Thou shalt burn off that excess body fat

Of all London's glorious swimming pools, Repton Park has the most resplendent. That's because Repton Park is formerly Claybury Asylum, and the pool is its erstwhile vaulted-ceilinged chapel. Wouldn't it be wonderful if they did weddings here, and newly married couples could front crawl down the aisle.

A number of London's churches double up as makeshift yoga and fitness spaces. Make your body go into weird shapes at venues including Trinity Church in Golders Green and St Peter's Church, Clapham.

Live music at Union Chapel.
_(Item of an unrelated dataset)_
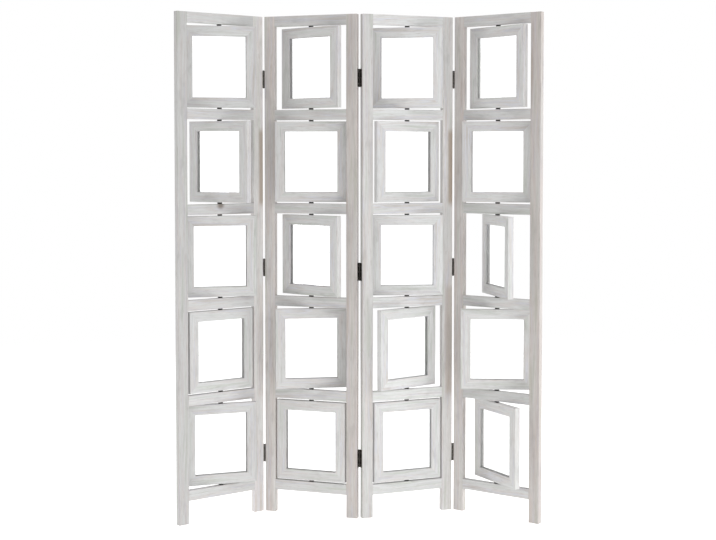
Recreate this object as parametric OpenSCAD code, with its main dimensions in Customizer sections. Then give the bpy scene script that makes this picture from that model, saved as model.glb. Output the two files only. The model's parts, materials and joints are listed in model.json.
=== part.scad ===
// Photo frame room divider: four tall wooden leaves hinged in a zigzag.
// Each leaf carries five picture frames that turn on pivots between its rails.
// The screen stands on the ends of its stiles. Its origin is on the floor, in
// the middle of its plan. X runs from leaf 1 to leaf 4, and the front looks to -Y.
// A leaf's own x runs along its face from its left edge, and its own y from its
// front face to its back. Hinge lines 1-2 and 3-4 lie on the front faces, and
// hinge line 2-3 lies on the back faces.

/* [Screen] */
// Height of the screen
screen_h = 1700; // [1500:10:2000]
// Width of one leaf over its stiles
leaf_w = 334; // [300:1:400]
// Thickness of stiles and rails
leaf_t = 20; // [18:0.5:26]
// Width of a stile's face
stile_w = 38; // [32:1:50]
// Height of a rail's face
rail_h = 35; // [33:1:50]
// Length of leg below the bottom rail
leg_h = 77.5; // [50:0.5:140]
// Size of the bevel that eases the edges of stiles and rails
edge_bevel = 1.2; // [0.5:0.1:2.5]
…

Photo by cath dupuy, in the Londonist Flickr pool.

Thou shalt rock out

Most of us love the odd blast of Jerusalem or In The Bleak Midwinter every now and again, but church music needn't all be about The Man Upstairs. Classical music is easy to come by in London's churches these days. St Martin-in-the-Fields hosts recitals most days, including free lunchtime performances (you can also get lunch in its Café in the Crypt). St John's Smith Square is similarly a fount of classical music, and also has a café and restaurant.

Back to Union Chapel — its more traditional services are interspersed with live, guitar-laden shindigs, and the rather splendid music tea and cake events by Daylight Music.

And, since 1995, the bowels of Camberwell's St Giles have been flooded of a Friday evening with the meandering noises of jazz. Jazzlive is a singularly homely little venue, selling cheap bottled beers, and home-cooked food. Not three minutes away is Communion Bar — not strictly a church, but it does have cod stained glass, wafers and wine. A good place to brace yourself for those 10 minute sax solos.